— Start Information supplied —

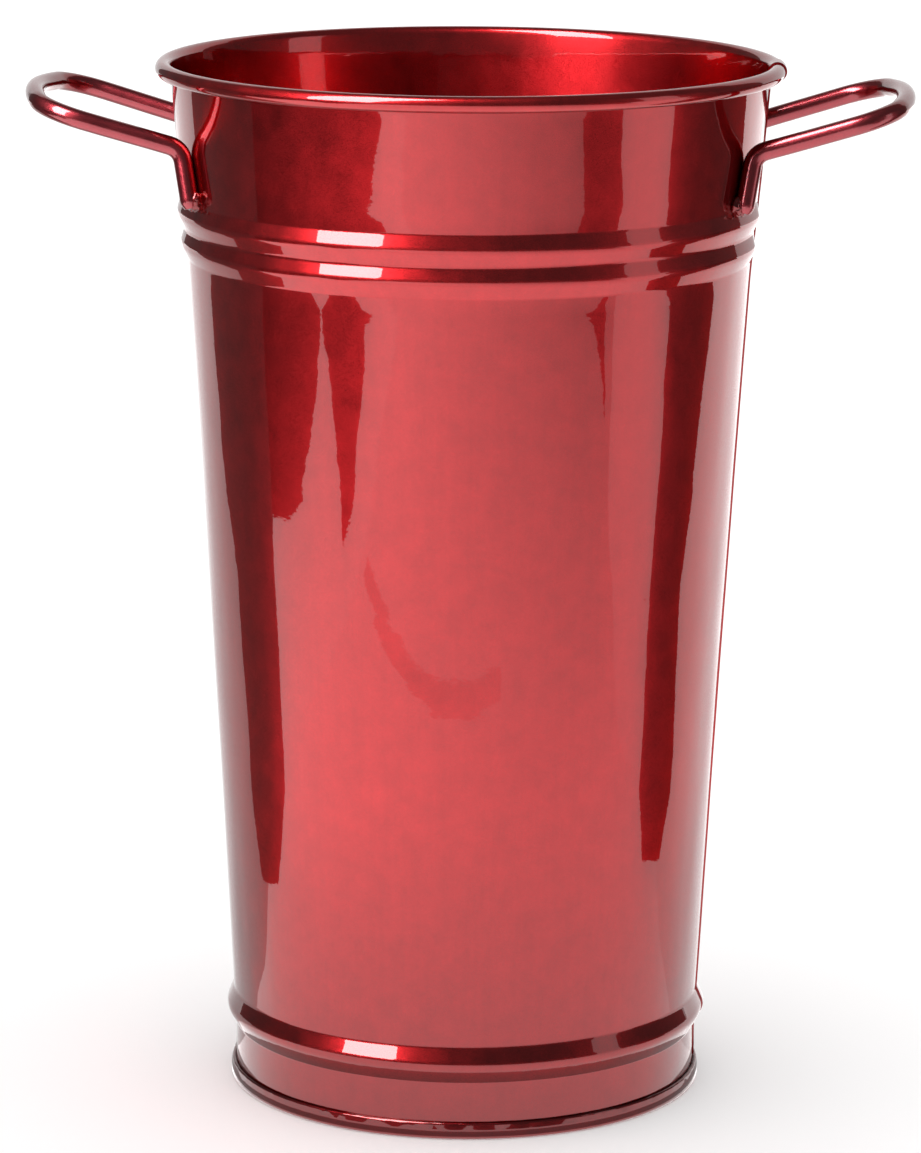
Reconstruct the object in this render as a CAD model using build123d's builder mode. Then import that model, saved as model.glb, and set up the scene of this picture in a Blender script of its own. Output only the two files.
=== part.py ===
from build123d import *

import os
from math import atan2, cos, degrees, radians, sin, sqrt, tan

# Tall tapered florist bucket in lacquered sheet steel.
# Millimetres, +Z up, the floor at z = 0, the bucket's axis on Z, the two handles on the X axis,
# and the side seam on +X.

# Overall sizes
height = 334.0
rim_diameter = 200.0
base_diameter = 153.7

# Sheet and wires
sheet = 0.5
rim_wire_diameter = 4.0
handle_wire_diameter = 6.0
wire_clearance = 0.1
fold_gap = 0.05

# Foot seam: the bottom's edge and the wall's edge hooked into each other
seam_height = 5.6
seam_edge_radius = 0.9
hook_tip_gap = 0.4
panel_recess = 5.0
panel_corner_radius = 1.0

# Wall: rolled beads, and a band that flares to the rim
foot_bead_height = 25.0
foot_bead_half_width = 6.0
foot_bead_rise = 3.3
foot_bead_crown_radius = 4.0
foot_crease_radius = 1.0
foot_shoulder_radius = 3.0
foot_step = 0.75
top_bead_drop = 47.2
bead_pitch = 9.5
bead_rise = 2.6
bead_crown_radius = 4.6
bead_root_radius = 2.4
bead_step = 2.2
wall_sag = 0.6
wall_sweep_run = 95.0
band_flare = 4.7
curl_wrap = 300.0

# Side seam: the sheet's two edges lap over each other
lap_width = 9.0
lap_seam_clearance = 0.4
lap_curl_wrap = 280.0

# Handles: bent round wire, with both legs lying on the wall
handle_overhang = 41.2
handle_spacing = 80.0
handle_tilt = 16.5
handle_corner_radius = 15.0
handle_bow = 8.5
handle_bow_radius = 110.0
leg_bend_drop = 24.6
leg_bend_radius = 6.0
leg_bend_spacing = 73.0
leg_length = 18.4
leg_tip_chamfer = 1.0
leg_gap = 0.05

# Welds: a bead of filler round each leg's foot
weld_throat = 1.0
weld_run = 6.5
weld_overhang = 1.6
weld_edge_radius = 1.8
weld_sink = 1.8

# Foot seam, worked out from the floor up and from the outside in
layer = sheet + fold_gap
base_radius = base_diameter / 2
foot_radius = base_radius - 3 * layer
hook_bend_radius = sheet / 2 + fold_gap
wall_bend_outer = hook_bend_radius + sheet
wall_bend_centre_z = sheet + fold_gap + wall_bend_outer
body_hook_radius = foot_radius + 2 * hook_bend_radius
pan_radius = foot_radius - sheet - layer
fold_outer_radius = hook_bend_radius + sheet
fold_centre_z = seam_height - fold_outer_radius
body_hook_top = fold_centre_z - hook_tip_gap
cover_hook_tip = wall_bend_centre_z + hook_tip_gap

# Rim, worked out from the top down
rim_wire_radius = rim_wire_diameter / 2
curl_inner = rim_wire_radius + wire_clearance
curl_outer = curl_inner + sheet
curl_centre = (rim_diameter / 2 - curl_outer, height - curl_outer)
flare = radians(band_flare)
band_top = (curl_centre[0] - curl_inner * cos(flare), curl_centre[1] + curl_inner * sin(flare))


def band_radius(z):
    """Outside radius of the flared band at height z."""
    return band_top[0] - (band_top[1] - z) * tan(flare)


# Bead pair under the band
bead_1_z = height - top_bead_drop
bead_2_z = bead_1_z - bead_pitch
root_top_z = bead_1_z + bead_pitch / 2
root_middle_z = bead_1_z - bead_pitch / 2
root_low_z = bead_2_z - bead_pitch / 2
root_top_radius = band_radius(root_top_z)
root_low_radius = root_top_radius - bead_step
root_middle_radius = (root_top_radius + root_low_radius) / 2
bead_1_radius = (root_top_radius + root_middle_radius) / 2 + bead_rise
bead_2_radius = (root_middle_radius + root_low_radius) / 2 + bead_rise

# Foot bead and the long wall between it and the bead pair
foot_crease_z = foot_bead_height - foot_bead_half_width
foot_shoulder_z = foot_bead_height + foot_bead_half_width
shoulder_radius = foot_radius + foot_step
wall_middle_z = (foot_shoulder_z + root_low_z) / 2
wall_middle_radius = (shoulder_radius + root_low_radius) / 2 - wall_sag
lower_slope = (wall_middle_radius - shoulder_radius) / (wall_middle_z - foot_shoulder_z)
upper_slope = (root_low_radius - wall_middle_radius) / (root_low_z - wall_middle_z)
wall_sweep_radius = wall_sweep_run / tan((upper_slope - lower_slope) / 2)


def wall_path():
    """Outer face of the wall in the (radius, height) plane, from the foot to the start of the curl."""
    FilletPolyline(
        (foot_radius, wall_bend_centre_z),
        (foot_radius, foot_crease_z),
        (foot_radius + foot_bead_rise, foot_bead_height),
        (shoulder_radius, foot_shoulder_z),
        (wall_middle_radius, wall_middle_z),
        (root_low_radius, root_low_z),
        (bead_2_radius, bead_2_z),
        (root_middle_radius, root_middle_z),
        (bead_1_radius, bead_1_z),
        (root_top_radius, root_top_z),
        band_top,
        radius=[
            foot_crease_radius,
            foot_bead_crown_radius,
            foot_shoulder_radius,
            wall_sweep_radius,
            bead_root_radius,
            bead_crown_radius,
            bead_root_radius,
            bead_crown_radius,
            bead_root_radius,
        ],
    )


def wall_sheet(side):
    """Section of one thickness of sheet on the given side of the wall's outer face."""
    with BuildSketch() as section:
        with BuildLine():
            wall_path()
            offset(amount=sheet, side=side)
        make_face()
    return section.sketch


def curl_sheet(inner, wrap):
    """Section of one thickness of sheet curled outward from the top of the band, round the rim wire."""
    with BuildSketch() as section:
        with BuildLine():
            CenterArc(curl_centre, inner, 180 - band_flare, -wrap)
            offset(amount=sheet, side=Side.LEFT)
        make_face()
    return section.sketch


# Body wall: one sheet with its hook at the foot, its beads, its curl round the rim wire, and its lap seam
lap_angle = degrees(lap_width / ((rim_diameter + base_diameter) / 4))
lap_bottom_z = seam_height + lap_seam_clearance
lap_top_z = curl_centre[1] - curl_outer - lap_seam_clearance

with BuildSketch(Plane.XZ) as wall_section:
    with BuildLine():
        Line((body_hook_radius, body_hook_top), (body_hook_radius, wall_bend_centre_z))
        CenterArc((foot_radius + hook_bend_radius, wall_bend_centre_z), hook_bend_radius, 0, -180)
        offset(amount=sheet, side=Side.LEFT)
    make_face()
    add(wall_sheet(Side.LEFT))
    add(curl_sheet(curl_inner, curl_wrap))

with BuildSketch(Plane.XZ.rotated((0, 0, -lap_angle / 2))) as lap_section:
    add(wall_sheet(Side.RIGHT))
    with Locations((rim_diameter / 2, (lap_bottom_z + lap_top_z) / 2)):
        Rectangle(rim_diameter, lap_top_z - lap_bottom_z, mode=Mode.INTERSECT)
    add(curl_sheet(curl_outer, lap_curl_wrap))

with BuildPart() as body_wall:
    revolve(wall_section.sketch, axis=Axis.Z)
    revolve(lap_section.sketch, axis=Axis.Z, revolution_arc=lap_angle)

# Everything inside the wall's outer face, taken out of what is laid against the wall
with BuildPart() as wall_core:
    with BuildSketch(Plane.XZ):
        with BuildLine():
            wall_path()
            Polyline(band_top, (0, band_top[1]), (0, wall_bend_centre_z), (foot_radius, wall_bend_centre_z))
        make_face()
    revolve(axis=Axis.Z)

# Rim wire: a steel ring inside the curl
with BuildPart() as rim_wire:
    with BuildSketch(Plane.XZ):
        with Locations(curl_centre):
            Circle(rim_wire_radius)
    revolve(axis=Axis.Z)

# Bottom plate: a panel set up inside the wall, turned down, then folded out and over the wall's hook
fold_centre = (base_radius - fold_outer_radius, fold_centre_z)
with BuildPart() as bottom_plate:
    with BuildSketch(Plane.XZ):
        with BuildLine():
            FilletPolyline(
                (0, panel_recess),
                (pan_radius, panel_recess),
                (pan_radius, 0),
                (base_radius, 0),
                (base_radius, fold_centre_z),
                radius=[panel_corner_radius, seam_edge_radius, seam_edge_radius],
            )
            CenterArc(fold_centre, fold_outer_radius, 0, 180)
            Line((foot_radius + fold_gap, fold_centre_z), (foot_radius + fold_gap, cover_hook_tip))
            offset(amount=sheet, side=Side.LEFT)
        make_face()
    revolve(axis=Axis.Z)

# Sealant: a ring in each bend of the seam, against the tip of the hook that enters it
wall_bend_gap = (foot_radius + hook_bend_radius, (wall_bend_centre_z + cover_hook_tip) / 2)
fold_gap_middle = (fold_centre[0], (fold_centre_z + body_hook_top) / 2)
with BuildPart() as bottom_seam_sealant:
    with BuildSketch(Plane.XZ):
        with Locations(wall_bend_gap, fold_gap_middle):
            Rectangle(2 * hook_bend_radius, hook_tip_gap)
    revolve(axis=Axis.Z)

# Handle wire, worked out from where each leg bends off the wall
handle_wire_radius = handle_wire_diameter / 2
leg_standoff = (handle_wire_radius + leg_gap) / cos(flare)
leg_bend_z = height - leg_bend_drop
leg_foot_z = leg_bend_z - leg_length * cos(flare)
leg_bend_y = leg_bend_spacing / 2
bar_end_y = handle_spacing / 2
leg_bend_x = sqrt((band_radius(leg_bend_z) + leg_standoff) ** 2 - leg_bend_y**2)
leg_foot_x = sqrt((band_radius(leg_foot_z) + leg_standoff) ** 2 - bar_end_y**2)
bow_angle = atan2(handle_bow, bar_end_y)
bow_cut = handle_bow_radius * (1 / cos(bow_angle) - 1)
handle_reach = rim_diameter / 2 + handle_overhang
bow_apex_x = handle_reach - handle_wire_radius + bow_cut * cos(radians(handle_tilt))
bar_end_x = bow_apex_x - handle_bow * cos(radians(handle_tilt))


def handle_plane_z(x):
    """Height of the tilted handle at distance x from the axis."""
    return leg_bend_z + (x - leg_bend_x) * tan(radians(handle_tilt))


leg_foot = Vector(leg_foot_x, bar_end_y, leg_foot_z)
leg_bend = Vector(leg_bend_x, leg_bend_y, leg_bend_z)
bar_end = Vector(bar_end_x, bar_end_y, handle_plane_z(bar_end_x))
bow_apex = Vector(bow_apex_x, 0, handle_plane_z(bow_apex_x))

# Right handle: up one leg, out along the tilted bars and round the bowed grip, and down the other leg
with BuildPart() as right_handle:
    with BuildLine() as grip_line:
        half = [leg_foot, leg_bend, bar_end]
        other_half = [Vector(point.X, -point.Y, point.Z) for point in reversed(half)]
        bends = [leg_bend_radius, handle_corner_radius]
        FilletPolyline(*half, bow_apex, *other_half, radius=[*bends, handle_bow_radius, *reversed(bends)])
    with BuildSketch(Plane(grip_line.line @ 0, z_dir=grip_line.line % 0)):
        Circle(handle_wire_radius)
    sweep()
    chamfer(right_handle.faces().filter_by(GeomType.PLANE).edges(), leg_tip_chamfer)
    add(wall_core.part, mode=Mode.SUBTRACT)

# Welds: a bead of filler on the wall round each leg's foot
leg_line = (leg_bend - leg_foot).normalized()
weld_radius = handle_wire_radius + weld_throat
across_leg = leg_line.cross(Vector(leg_foot_x, bar_end_y, 0))
out_of_wall = across_leg.cross(leg_line).normalized()
weld_plane = Plane(leg_foot - out_of_wall * weld_sink, x_dir=leg_line, z_dir=across_leg)
with BuildPart() as right_handle_welds:
    with BuildSketch(weld_plane):
        with BuildLine():
            FilletPolyline(
                (-weld_overhang, 0),
                (-weld_overhang, weld_radius),
                (weld_run, weld_radius),
                (weld_run, 0),
                radius=weld_edge_radius,
            )
            Line((weld_run, 0), (-weld_overhang, 0))
        make_face()
    revolve(axis=Axis(weld_plane.origin, leg_line))
    mirror(about=Plane.XZ)
    add(wall_core.part, mode=Mode.SUBTRACT)
    add(right_handle.part, mode=Mode.SUBTRACT)

# Left handle and its welds mirror the right ones
with BuildPart() as left_handle:
    mirror(right_handle.part, about=Plane.YZ)

with BuildPart() as left_handle_welds:
    mirror(right_handle_welds.part, about=Plane.YZ)

os.makedirs("parts", exist_ok=True)

body_wall.part.label = "body_wall"
rim_wire.part.label = "rim_wire"
bottom_plate.part.label = "bottom_plate"
bottom_seam_sealant.part.label = "bottom_seam_sealant"
left_handle.part.label = "left_handle"
right_handle.part.label = "right_handle"
left_handle_welds.part.label = "left_handle_welds"
right_handle_welds.part.label = "right_handle_welds"

export_step(body_wall.part, "parts/body_wall.step")
export_step(rim_wire.part, "parts/rim_wire.step")
export_step(bottom_plate.part, "parts/bottom_plate.step")
export_step(bottom_seam_sealant.part, "parts/bottom_seam_sealant.step")
export_step(left_handle.part, "parts/left_handle.step")
export_step(right_handle.part, "parts/right_handle.step")
export_step(left_handle_welds.part, "parts/left_handle_welds.step")
export_step(right_handle_welds.part, "parts/right_handle_welds.step")
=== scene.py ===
import math

import bmesh
import bpy
from mathutils import Matrix, Vector, noise


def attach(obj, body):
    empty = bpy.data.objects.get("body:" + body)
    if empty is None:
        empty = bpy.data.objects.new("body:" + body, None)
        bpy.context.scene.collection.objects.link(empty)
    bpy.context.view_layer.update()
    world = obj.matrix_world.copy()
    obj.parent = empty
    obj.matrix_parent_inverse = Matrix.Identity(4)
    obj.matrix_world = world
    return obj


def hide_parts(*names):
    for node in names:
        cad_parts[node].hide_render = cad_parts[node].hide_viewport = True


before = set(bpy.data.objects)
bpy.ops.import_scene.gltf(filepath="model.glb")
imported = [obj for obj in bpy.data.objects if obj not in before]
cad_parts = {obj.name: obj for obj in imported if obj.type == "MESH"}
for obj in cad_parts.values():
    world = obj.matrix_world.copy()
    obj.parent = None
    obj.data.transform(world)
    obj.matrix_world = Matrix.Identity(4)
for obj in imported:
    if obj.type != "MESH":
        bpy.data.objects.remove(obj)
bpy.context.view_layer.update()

# ---------------------------------------------------------------- camera
# A long portrait lens, set well back and above the rim, and a degree round towards the right handle.
# It isn't quite level, so the bucket leans a third of a degree in the frame.
camera_height = 0.5260
camera_distance = 1.6776
camera_turn = math.radians(1.2)
camera_pitch = math.radians(12.11)
camera_yaw = math.radians(0.075)
camera_roll = math.radians(0.33)

camera = bpy.data.objects.new("camera", bpy.data.cameras.new("camera"))
bpy.context.collection.objects.link(camera)
camera.data.lens = 165.3
camera.data.clip_start = 0.05
camera.data.clip_end = 60
camera.location = (
    camera_distance * math.sin(camera_turn),
    -camera_distance * math.cos(camera_turn),
    camera_height,
)
camera.rotation_mode = "QUATERNION"
camera.rotation_quaternion = (
    Matrix.Rotation(camera_turn + camera_yaw, 3, "Z")
    @ Matrix.Rotation(math.pi / 2 - camera_pitch, 3, "X")
    @ Matrix.Rotation(camera_roll, 3, "Z")
).to_quaternion()
bpy.context.scene.camera = camera
bpy.context.scene.view_settings.view_transform = "Standard"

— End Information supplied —

Reproduce the lines exactly, taking as the first line the one with "add(right_handle.part, mode=Mode.SUBTRACT)" and as the last line the one with "obj.parent = None", and include nothing else.

Solution to the problem ::
    add(right_handle.part, mode=Mode.SUBTRACT)

# Left handle and its welds mirror the right ones
with BuildPart() as left_handle:
    mirror(right_handle.part, about=Plane.YZ)

with BuildPart() as left_handle_welds:
    mirror(right_handle_welds.part, about=Plane.YZ)

os.makedirs("parts", exist_ok=True)

body_wall.part.label = "body_wall"
rim_wire.part.label = "rim_wire"
bottom_plate.part.label = "bottom_plate"
bottom_seam_sealant.part.label = "bottom_seam_sealant"
left_handle.part.label = "left_handle"
right_handle.part.label = "right_handle"
left_handle_welds.part.label = "left_handle_welds"
right_handle_welds.part.label = "right_handle_welds"

export_step(body_wall.part, "parts/body_wall.step")
export_step(rim_wire.part, "parts/rim_wire.step")
export_step(bottom_plate.part, "parts/bottom_plate.step")
export_step(bottom_seam_sealant.part, "parts/bottom_seam_sealant.step")
export_step(left_handle.part, "parts/left_handle.step")
export_step(right_handle.part, "parts/right_handle.step")
export_step(left_handle_welds.part, "parts/left_handle_welds.step")
export_step(right_handle_welds.part, "parts/right_handle_welds.step")
=== scene.py ===
import math

import bmesh
import bpy
from mathutils import Matrix, Vector, noise


def attach(obj, body):
    empty = bpy.data.objects.get("body:" + body)
    if empty is None:
        empty = bpy.data.objects.new("body:" + body, None)
        bpy.context.scene.collection.objects.link(empty)
    bpy.context.view_layer.update()
    world = obj.matrix_world.copy()
    obj.parent = empty
    obj.matrix_parent_inverse = Matrix.Identity(4)
    obj.matrix_world = world
    return obj


def hide_parts(*names):
    for node in names:
        cad_parts[node].hide_render = cad_parts[node].hide_viewport = True


before = set(bpy.data.objects)
bpy.ops.import_scene.gltf(filepath="model.glb")
imported = [obj for obj in bpy.data.objects if obj not in before]
cad_parts = {obj.name: obj for obj in imported if obj.type == "MESH"}
for obj in cad_parts.values():
    world = obj.matrix_world.copy()
    obj.parent = None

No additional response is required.